Proposition. Let $F$ be a field. Let $n \ge 2$ be an integer. For any $A \in F^{n \times n}$ with $rank(A)=k = n-1$, we have that some minor determinant $\det(M_{(i,j)})$ of a minor matrix of $M_{(i,j)}$, of size $k \times k$, is nonzero.
Proof:
Step 0.1: Let $k,m,s \ge 1$ be integers. Recall that for any matrix $B \in F^{m \times s}$, we have that $rank(B)=k \le \min\{m,s\}$ if and only if $k$ is the maximal number of $F$-linearly independent rows in $B$ if and only if $k$ is the maximal number of $F$-linearly independent columns in $B$.
Step 0.2: I let all 'vectors' here be column vectors. Let the rows and columns of $A$ be, resp, $a_1^T, ..., a_n^T \in F^{n \times 1}$ and then $b_1, ..., b_n \in F^{n \times 1}$.
Explicitly, $A=\begin{bmatrix} a_1^T\\ a_2^T\\ \vdots\\ a_n^T \end{bmatrix} = \begin{bmatrix} b_1 & b_2 & \cdots & b_n \end{bmatrix}$
Step 1: For $rank(A)=k=n-1$, we have that $A$ has $k$ $F$-linearly independent rows, by Step 0.1. Form a $k \times n$ (sub-)matrix $M$ of $A$ out of those $k$ rows. Specifically, for the rows $a_{1}^T, ..., a_{n}^T$, we use all of them except for exactly 1 $a_s^T$ to form $M$.
Explicitly, $M=\begin{bmatrix} a_1^T\\ a_2^T\\ \vdots\\ a_{s-1}^T\\ a_{s+1}^T\\ \vdots\\ a_n^T \end{bmatrix}$.
Then $M$ has $rank(M)=k$ too.
Step 2: Then $M$ in Step 1 has $k$ $F$-linearly independent columns, by Step 0.1. Form a $k \times k$ (sub-)matrix $L$ of $M$ out of those $k$ columns. Specifically, for the columns $b_{1}, ..., b_{n} \in F^{n \times 1}$ of $A$, we have that $M$ is made up of columns $b^M_{1}, ..., b^M_{n} \in F^{(n-1) \times 1}$, where each $b^M_j$ is the original $b_j$ but without its $s$th entry.

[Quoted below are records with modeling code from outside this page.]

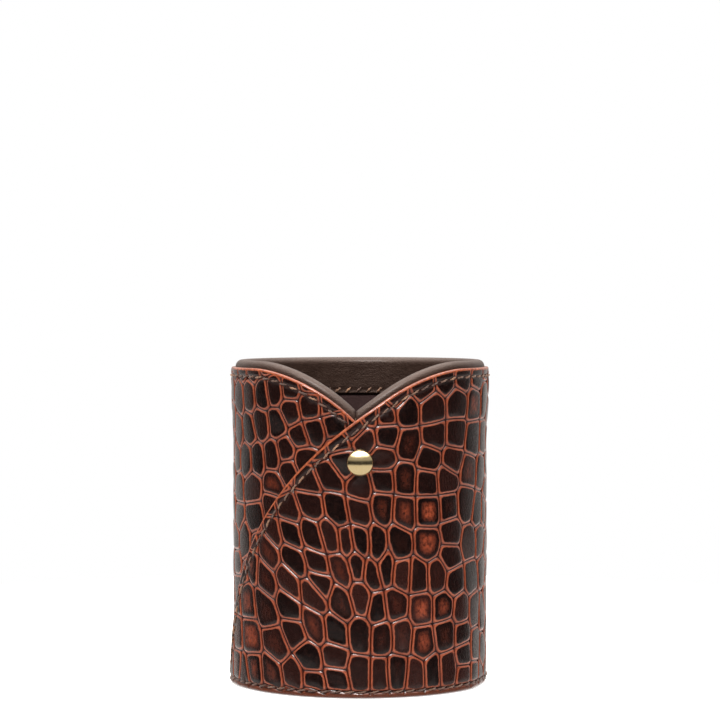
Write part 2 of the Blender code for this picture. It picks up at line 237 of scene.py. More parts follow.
# Scales of the under-flap that show to the left of the crossing, along less one turn
UNDER_SCALES = (
    (-48, 89), (-40, 89.5), (-33.5, 90), (-28, 91), (-22, 92), (-22, 85), (-15.5, 87), (-9, 87),
    (-49.5, 78.5), (-41, 78.5), (-34.5, 81), (-27.5, 81.3), (-19, 77.5), (-14.5, 79.5), (-7.5, 81.5),
    (-52, 70), (-43, 70), (-37, 70.5), (-29.5, 71.5), (-24, 73), (-18, 70.7), (-23, 67.5),
    (-50, 60.5), (-39, 61), (-29, 62.5, 0.6), (-38, 53.5), (-29.5, 56.5),
    (-50, 52), (-45, 44.5), (-53, 45), (-52.5, 38), (-52, 30),
)


class FlapEdge:
    """Edge of one end of the sheet, laid flat: level at the rim, then an arc and a wider arc down
    across the front to the base. Distances start at the crossing and grow towards its own side."""

    def __init__(self, level_from, first_radius, first_turn, second_radius):
        self.level_from = level_from
        self.first_radius = first_radius
        self.first_turn = first_turn
        self.second_radius = second_radius
        self.first_run = first_radius * math.sin(first_turn)
        self.second_start = self.first_run - second_radius * math.sin(first_turn)
        self.second_depth = (first_radius - second_radius) * (1 - math.cos(first_turn)) + second_radius

    def height(self, along):
        run = np.maximum(self.level_from - np.asarray(along, float), 0.0)
        first = WRAP_TOP - self.first_radius + np.sqrt(np.maximum(self.first_radius**2 - run**2, 0.0))
        reach = np.maximum(self.second_radius**2 - (run - self.second_start) ** 2, 0.0)
        second = WRAP_TOP - self.second_depth + np.sqrt(reach)
        return np.where(run <= self.first_run, first, second)

    def tilt(self, along):
        """Angle of the edge against the horizontal."""
        run = np.maximum(self.level_from - np.asarray(along, float), 0.0)
        first = np.arcsin(np.clip(run / self.first_radius, 0.0, 1.0))
        second = np.arcsin(np.clip((run - self.second_start) / self.second_radius, 0.0, 1.0))
        return np.where(run <= self.first_run, first, second)

    def along_at(self, height):
        """Where the edge has come down to a height on its second arc."""
        reach = height - WRAP_TOP + self.second_depth
        return self.level_from - self.second_start - math.sqrt(self.second_radius**2 - reach**2)

    def inside(self, along, height):
        """How far a point of the flat sheet lies from the edge, positive on the sheet."""
        run = self.level_from - along
        depth = WRAP_TOP - height
        first = self.first_radius - np.hypot(run, depth - self.first_radius)
        second = self.second_radius - np.hypot(run - self.second_start, depth - self.second_depth)
        turn = np.arctan2(run, self.first_radius - depth)
        return np.where(run <= 0.0, depth, np.where(turn <= self.first_turn, first, second))


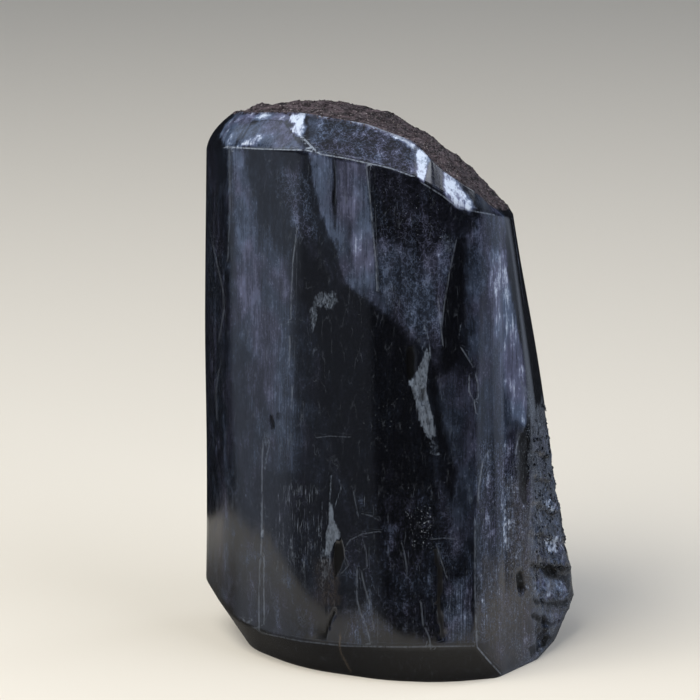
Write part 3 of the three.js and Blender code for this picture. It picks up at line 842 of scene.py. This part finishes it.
MATH, RANGE, MIX, VECTOR = "ShaderNodeMath", "ShaderNodeMapRange", "ShaderNodeMix", "ShaderNodeVectorMath"
TIMES = {"operation": "MULTIPLY"}
TIMES_PLUS = {"operation": "MULTIPLY_ADD"}
LARGER = {"operation": "MAXIMUM"}
SOFT = {"interpolation_type": "SMOOTHSTEP"}
RGBA = {"data_type": "RGBA"}


def new_finish(name):
    """A material with an empty tree, the function that adds to it, and its Object coordinates."""
    material = bpy.data.materials.new(name)
    material.use_nodes = True
    material.node_tree.nodes.clear()
    add = partial(add_node, material.node_tree)
    return material, add, add("ShaderNodeTexCoord").outputs["Object"]


# Uneven pattern with bumps so many mm across and up; shift tells patterns of one size apart
Pattern = namedtuple("Pattern", "across up detail rough shift")


def patterns(add, place, **wanted):
    """A noise for each pattern, to its real size."""
    made = {}
    for name, pattern in wanted.items():
        scale = [1 / (pattern.across * MM)] * 2 + [1 / (pattern.up * MM)]
        placed = add("ShaderNodeMapping", {"Vector": place, "Scale": scale, "Location": [pattern.shift] * 3})
        settings = {"Vector": placed, "Scale": 1.0, "Detail": pattern.detail, "Roughness": pattern.rough}
        made[name] = add("ShaderNodeTexNoise", settings)
    return made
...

Explicitly, $M=\begin{bmatrix} b^M_1 & b^M_2 & \cdots & b^M_n \end{bmatrix}$.
Then we use all of $b^M_{1}, ..., b^M_{n}$ except for exactly 1 $b_t$ to form $L$.
Explicitly, $L=\begin{bmatrix} b^M_1 & b^M_2 & \cdots & b^M_{t-1} & b^M_{t+1} & \cdots & b^M_n \end{bmatrix}$.

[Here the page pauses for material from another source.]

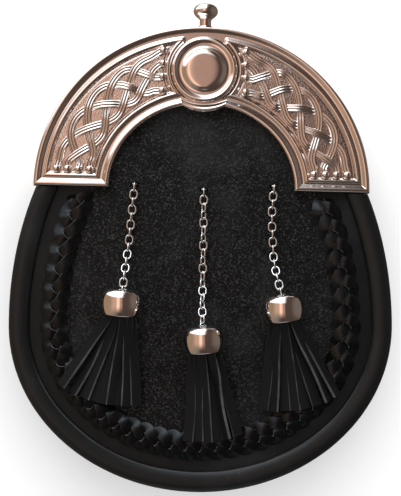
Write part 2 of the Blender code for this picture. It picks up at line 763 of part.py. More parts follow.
def tassel_cap(name, tassel):
    """The rounded drum that gathers the strips, with a flat top and a hole for the chain."""
    profile = [(CAP_HOLE, 5.8 * MM), (5.4 * MM, 5.8 * MM), (7.8 * MM, 4.9 * MM), (9.0 * MM, 2.7 * MM),
               (CAP_RADIUS, -0.6 * MM), (8.1 * MM, -CAP_HALF),
               (7.3 * MM, -CAP_HALF), (7.3 * MM, 3.9 * MM), (CAP_HOLE, 4.8 * MM)]
    cap = turned(name, profile, CAP_STEPS, "polished_metal", hollow=True)
    centre, down, right = cap_axes(tassel)
    cap.matrix_world = Matrix.Translation(centre) @ Matrix((-right, UP, -down)).transposed().to_4x4()
    return smoothed(cap)


def strip(tassel, index):
    """One leather strip, from the tassel's head out over the panel."""
    centre, down, right = cap_axes(tassel)
    share = index / (STRIPS - 1)
    order = (index * 4) % STRIPS
    across = blend(-4.1 * MM, 4.1 * MM, share) * right
    lift = (order / (STRIPS - 1) - 0.5) * 5.0 * MM
    heading = radians(blend(*tassel["fan"], share))
    reach = Vector((sin(heading), -cos(heading), 0))
    end = centre + reach * STRIP_REACH
    end.z = FRONT_FACE + STRIP_END_LEVEL + order * STRIP_STAGGER
    inside = centre + across + down * (1.0 + 0.15 * index) * MM + UP * lift
    lip = centre + across + down * 6.6 * MM + UP * lift
    middle = blend(lip, end, 0.42)
    middle.z = blend(lip.z, end.z, 0.72)
    spine = [inside, lip, middle, end]
    widths = [STRIP_GATHERED, STRIP_GATHERED, STRIP_WIDTH, STRIP_WIDTH]
    rings = []
    for number, (point, width) in enumerate(zip(spine, widths)):
        direction = down if number < 2 else (end - lip)
        sideways = Vector((-direction.y, direction.x, 0)).normalized() * width / 2
        thick = UP * STRIP_THICKNESS / 2
        rings.append([point - sideways - thick, point + sideways - thick, point + sideways + thick,
                      point - sideways + thick])
    return lofted("strip", rings)


def tassel_strips(name, tassel):
    """The head inside the cap, fused with its fan of strips."""
    centre, down, right = cap_axes(tassel)
    profile = [(0.0, -0.4 * MM), (HEAD_RADIUS, -0.4 * MM), (HEAD_RADIUS, -4.4 * MM), (0.0, -4.4 * MM)]
    head = turned(name, profile, 10, "strip_leather")
    head.data.transform(Matrix.Translation(centre) @ Matrix((-right, UP, -down)).transposed().to_4x4())
    return fuse(head, [strip(tassel, index) for index in range(STRIPS)])


# ---------------------------------------------------------------- assembly

def set_on_cantle(pieces):
    """Hangs the metal pieces on the cantle's own axes."""
    axes = bpy.data.objects.new("cantle_axes", None)
    bpy.context.collection.objects.link(axes)
    axes.matrix_world = cantle_place()
    for piece in pieces:
        piece.parent = axes


def centre_on_footprint():
    """Moves everything so that the middle of the footprint is the origin."""
    bpy.context.view_layer.update()
    corners = [thing.matrix_world @ vertex.co for thing in bpy.data.objects if thing.type == "MESH"
               for vertex in thing.data.vertices]
    middle = Vector([(max(axis) + min(axis)) / 2 for axis in zip(*corners)])
    for thing in bpy.data.objects:
        if thing.parent is None:
            thing.matrix_world = Matrix.Translation((-middle.x, -middle.y, 0)) @ thing.matrix_world


def main():
    for thing in list(bpy.data.objects):
        bpy.data.objects.remove(thing)
    front_panel()
    back_panel()
    gusset()
    braid()
    set_on_cantle([cantle(), centre_boss(), catch_collar(), catch_knob(), rear_frame()])
    belt_loop("belt_loop_left", -LOOP_X)
    belt_loop("belt_loop_right", LOOP_X)
    for side, tassel in TASSELS.items():
        chain(f"chain_{side}", tassel)
        tassel_cap(f"cap_{side}", tassel)
        tassel_strips(f"tassel_{side}", tassel)
    centre_on_footprint()


main()
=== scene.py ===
"""Dresses the sporran pouch: leather, laced braid, cast cantle, chains, caps and tassels.

Lengths are in metres, except in tables of sections and profiles, which are in millimetres. Shapes
are drawn in the pouch's own axes, where the widest line is y = 0, or in the cantle's, where the
middle of its base is the origin, and then set in place.
"""
from math import acos, asin, ceil, cos, pi, radians, sin, sqrt, tan

import bmesh
import bpy
from bpy.props import FloatProperty, FloatVectorProperty, PointerProperty
from mathutils import Matrix, Vector, noise


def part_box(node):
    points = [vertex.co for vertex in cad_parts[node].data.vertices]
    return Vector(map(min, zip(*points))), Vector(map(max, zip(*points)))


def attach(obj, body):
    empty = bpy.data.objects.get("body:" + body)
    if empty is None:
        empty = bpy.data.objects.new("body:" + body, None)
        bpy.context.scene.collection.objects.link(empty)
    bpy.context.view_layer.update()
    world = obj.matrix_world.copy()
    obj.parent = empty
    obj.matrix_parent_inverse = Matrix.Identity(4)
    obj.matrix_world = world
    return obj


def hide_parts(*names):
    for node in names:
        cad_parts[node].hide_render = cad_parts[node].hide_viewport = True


bl_info = {
    "name": "Sporran pouch",
    "version": (1, 0, 0),
    "blender": (4, 5, 0),
    "location": "View3D > Sidebar > Sporran",
    "description": "Leather pouch with a cast cantle, a laced braid and chained tassels",
    "category": "Add Mesh",
}

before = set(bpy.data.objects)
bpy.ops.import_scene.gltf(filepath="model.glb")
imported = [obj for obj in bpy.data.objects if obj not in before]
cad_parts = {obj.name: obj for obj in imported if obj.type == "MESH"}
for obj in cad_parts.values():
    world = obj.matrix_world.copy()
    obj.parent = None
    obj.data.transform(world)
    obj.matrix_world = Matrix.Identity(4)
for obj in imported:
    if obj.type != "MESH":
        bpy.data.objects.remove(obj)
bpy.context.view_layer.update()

MM = 0.001
MERGE = 0.001 * MM         # points closer together than this become one
COOL = (0.76, 0.9, 1.0)    # tint of the leather's sheen, against the warm surroundings
GAP = 0.3 * MM             # air between pieces that don't touch
UP = Vector((0.0, 0.0, 1.0))

# Leather pouch
POUCH_HALF_WIDTH = 84.53 * MM
POUCH_BELOW = 73.5 * MM
POUCH_ABOVE = 119.0 * MM
RIM_COVER = 2.0 * MM
RIM_OVERRUN = 8.0 * MM
LEATHER = 2.0 * MM
REAR_FACE = 6.5 * MM
FRONT_FACE = 26.0 * MM
GUSSET_OVERRUN = 12.0 * MM
RIM_SWAY = 0.35 * MM
GUSSET_SWAY = 0.5 * MM
SWAY_SCALE = 55.0          # sways per metre
FRONT_RIPPLE = 0.18 * MM
BACK_RIPPLE = -0.1 * MM
RIPPLE_SCALE = 42.0        # ripples per metre
PANEL_MIDDLE = Vector((0.0, 12.0 * MM))
PANEL_ARCH_END = radians(88)
CUTTER_DEPTH = 8.0 * MM

# Laced braid
BRAID_INSET = 20.3 * MM
BRAID_LEVEL = FRONT_FACE + 1.75 * MM
LACE_REACH = 4.1 * MM
LACE_SLANT = 0.35  # how far the inner loops lie forward along the braid, per length across
LACE_LIFT = 1.0 * MM
LACE_DIVE = 0.9 * MM
LACE_THICKNESS = 1.0 * MM
LACE_ROLL = radians(20)
LACE_TUCK = 2.4 * MM       # how far the braid's ends dive
LACE_TUCK_SPAN = (-7.0 * MM, -3.0 * MM)    # where they do, from the cantle's base
BRAID_START = 2.4 * MM
BRAID_OVERRUN = 22.0 * MM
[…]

Then $L$ has $rank(L) = k$ (too).
Step 3: But, this time, $L$ in Step 2 is square and has full rank.
Step 4: By invertible if and only if full rank and by Step 3, we have that $L$ is invertible.
Step 5 By invertible if and only if non-zero determinant and by Step 4, we have that $L$ has nonzero determinant.
Step 6: As for the required minor determinant $\det(M_{(i,j)})$, choose the $(i,j)$ that gives $L$ as the minor matrix $M_{(i,j)} = L$. This is $(i,j)=(s,t)$.
QED